Figure 3: The nRF51422 from Nordic Semiconductor focuses on low power by integrating the ARM Cortex-M0 core and a Bluetooth Low Energy-compliant transceiver.
Big data and the IoT
While many of its inevitable benefits remain somewhat undefined, the IoT will initially allow pseudo-intelligent devices to be not only reactive but also proactive. Nodes will determine actions based on data they have either gathered directly, or had passed to them through their local network and, more significantly, any other network with access to the Internet.

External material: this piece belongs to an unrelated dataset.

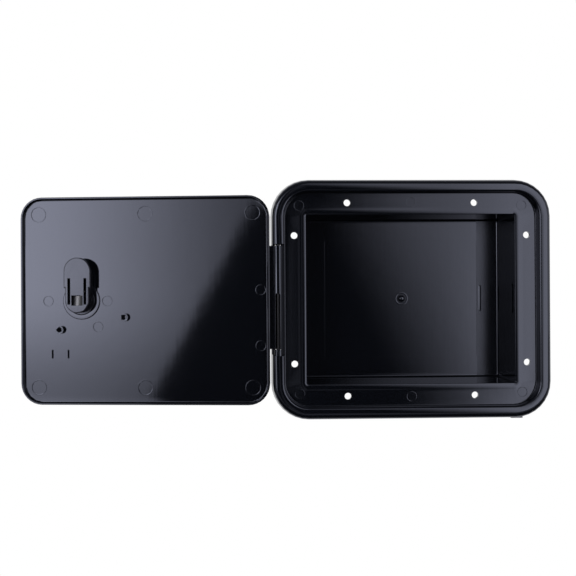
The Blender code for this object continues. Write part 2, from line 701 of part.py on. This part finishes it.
def latch_cam(parts, tools, finish, turn):
    """A hollow cam with a thin blade at its tip and a snap tongue over the lock's tail."""
    hub = CAM_HUB_DIAMETER / 2
    blade = CAM_BLADE_WIDTH / 2
    tip_z = CAM_REACH - blade
    body_z = CAM_REACH - CAM_BODY_SETBACK - hub
    cam = cam_loft("latch_cam", hub, hub, body_z, CAM_FOOT, CAM_HEIGHT, parts, finish, turn)
    combine(cam, cam_blade(tools, blade, tip_z, turn), "UNION")
    top = CAM_HEIGHT + SPARE
    under = CAM_FOOT - SPARE
    tail_x, tail_z = TAIL_WIDTH / 2 + SEAT_GAP, TAIL_HEIGHT / 2 + SEAT_GAP
    inside = hub - CAM_SIDE_WALL
    half = TONGUE_WIDTH / 2
    slot = half + TONGUE_SLOT
    bm = bmesh.new()
    add_box(bm, (-inside, under, tail_z + CAM_SIDE_WALL), (inside, CAM_CEILING, body_z))
    combine(cam, object_of("cam_hollow", bm, tools, parent=turn), "DIFFERENCE")
    bm = bmesh.new()
    add_box(bm, (-tail_x, under, -tail_z), (tail_x, CAM_CEILING, tail_z))
    combine(cam, object_of("cam_socket", bm, tools, parent=turn), "DIFFERENCE")
    bm = bmesh.new()
    low = (-tail_x, CAM_CEILING - SEAT_GAP, -tail_z + CAM_WINDOW_BAR)
    add_box(bm, low, (tail_x, top, tail_z))
    combine(cam, object_of("cam_window", bm, tools, parent=turn), "DIFFERENCE")
    bm = bmesh.new()
    for side in (-1, 1):
        first, last = sorted((side * half, side * slot))
        low = (first, CAM_HEIGHT - TONGUE_SLOT_DEPTH, -TONGUE_SLOT_END)
        add_box(bm, low, (last, top, TONGUE_ROOT))
    combine(cam, object_of("cam_slots", bm, tools, parent=turn), "DIFFERENCE")
    return cam


def cam_blade(tools, blade, tip_z, turn):
    """The cam's wide top plate, straight at its step and round at its tip."""
    ring = stadium_ring(blade, blade, tip_z, 0.0)
    tip = [point for point in ring if point.z > CAM_STEP]
    outline = tip + [Vector((-blade, 0.0, CAM_STEP)), Vector((blade, 0.0, CAM_STEP))]
    levels = (
        (0.0, CAM_HEIGHT - CAM_BLADE),
        (0.0, CAM_HEIGHT - CAM_EDGE_ROUND),
        (CAM_EDGE_ROUND, CAM_HEIGHT),
    )
    rings = []
    for inset, depth in levels:
        shrink = 1.0 - inset / blade
        rings.append([Vector((p.x * shrink, depth, tip_z + (p.z - tip_z) * shrink)) for p in outline])
    bm = bmesh.new()
    add_loft(bm, rings)
    return object_of("cam_blade", bm, tools, parent=turn)


def pivot(name, where, parent, location):
    """An empty that pieces are placed on and turn about."""
    made = bpy.data.objects.new(name, None)
    where.objects.link(made)
    made.parent = parent
    made.location = location
    return made


def shade(pieces):
    """Each piece's finished mesh, smooth up to its sharp edges."""
    graph = bpy.context.evaluated_depsgraph_get()
    finished = [(piece, bpy.data.meshes.new_from_object(piece.evaluated_get(graph))) for piece in pieces]
    for piece, mesh in finished:
        piece.modifiers.clear()
        piece.data = mesh
        mesh.shade_smooth()
        mesh.set_sharp_from_angle(angle=SHARP_ANGLE)


def build():
    for old in list(bpy.data.objects):
        bpy.data.objects.remove(old)
    parts = collection("fuel_hatch")
    tools = collection("fuel_hatch_tools")
    plastic = material("gloss_black_plastic", (0.008, 0.008, 0.010), 0.10)
    cam_plastic = material("black_nylon", (0.010, 0.010, 0.012), 0.20)
    steel = material("pin_steel", (0.02, 0.02, 0.022), 0.32, 1.0)
    metal = material("lock_metal", (0.12, 0.12, 0.125), 0.35, 1.0)
    rubber = material("gasket_rubber", (0.02, 0.02, 0.02), 0.7)

    frame_pocket(parts, tools, plastic)
    hinge_pin(parts, steel)

    swing = pivot("lid_swing", parts, None, (HINGE_X, HINGE_Y, 0.0))
    swing.rotation_euler = (0.0, 0.0, -LID_OPEN_ANGLE)
    lid(parts, tools, plastic, swing)

    lock = pivot("lock_seat", parts, swing, (LOCK_REACH, 0.0, 0.0))
    front = lock_body(parts, cam_plastic, rubber, lock)
    turn = pivot("lock_turn", parts, lock, (0.0, 0.0, 0.0))
    lock_core(parts, tools, metal, front, turn)
    latch_cam(parts, tools, cam_plastic, turn)
    shade([piece for piece in parts.objects if piece.type == "MESH"])


build()
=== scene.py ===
"""The looks of the caravan fuel hatch: glossy black moulded plastic in a white studio."""

import json
import math

import bmesh
import bpy
from mathutils import Matrix, Vector

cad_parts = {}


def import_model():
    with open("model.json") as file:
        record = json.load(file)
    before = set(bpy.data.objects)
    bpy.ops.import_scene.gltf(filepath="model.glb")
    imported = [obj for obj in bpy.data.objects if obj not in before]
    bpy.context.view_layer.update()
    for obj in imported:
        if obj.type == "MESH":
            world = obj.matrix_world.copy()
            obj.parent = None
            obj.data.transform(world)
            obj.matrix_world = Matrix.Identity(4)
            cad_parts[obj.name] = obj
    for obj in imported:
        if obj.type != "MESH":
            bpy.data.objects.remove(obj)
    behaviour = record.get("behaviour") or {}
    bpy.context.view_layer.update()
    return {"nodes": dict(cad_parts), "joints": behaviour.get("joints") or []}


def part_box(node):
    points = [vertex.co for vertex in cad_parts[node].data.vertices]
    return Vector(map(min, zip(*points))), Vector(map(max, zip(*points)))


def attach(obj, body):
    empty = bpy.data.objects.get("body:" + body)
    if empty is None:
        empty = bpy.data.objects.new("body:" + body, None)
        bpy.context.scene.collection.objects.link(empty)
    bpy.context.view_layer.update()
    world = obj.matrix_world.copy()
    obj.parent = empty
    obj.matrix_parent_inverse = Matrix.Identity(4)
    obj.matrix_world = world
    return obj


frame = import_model()

MM = 0.001

# The photograph's camera
CAMERA_PLACE = (-0.11285, -0.68289, 0.00664)
CAMERA_YAW = math.radians(2.40)
CAMERA_PITCH = math.radians(-0.12)
CAMERA_ROLL = math.radians(-0.32)
SENSOR_WIDTH = 36.0
FOCAL_LENGTH = 62.5
NEAREST_SEEN = 0.01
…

This data, which will be ‘created’ by nodes measuring every parameter conceivable, will represent enormous amounts of information -- the so-called ‘Big Data’ paradigm. While mining this wealth of information will fall outside the responsibility of most IoT devices, they will no doubt make good use of it, relying on other (cloud-based) processing farms to do the majority of the collating, analyzing and distributing.
IoT nodes, meanwhile, will become the ‘worker bees’ of this new digital ‘hive’, and as such they will work relentlessly to collect data. More than that, they will become an integral part of modern life, automating many tasks that will allow users — and other nodes — to operate more productively. Sensor-enabled nodes will likely become the most widely deployed of all variants, and along with being powerful enough to locally process the data they collect, they will need to be capable of transmitting this data in a power-efficient way across their local network, mostly using a ‘gateway’ device that acts as a local hub. This gateway will be mains-powered and feature much more processing power than the average node, acting as a coordinator for many tens or even hundreds of nodes on its local network, relaying much of the data they provide on to other networks via a Wide Area Network or, indeed, the Internet.
In this scenario, the short list of requirements for an MCU suitable for deployment in an IoT sensor-based node become clearer to determine, allowing developers to quickly focus in (or rather discard) many of the thousands of general-purpose MCU variants available today.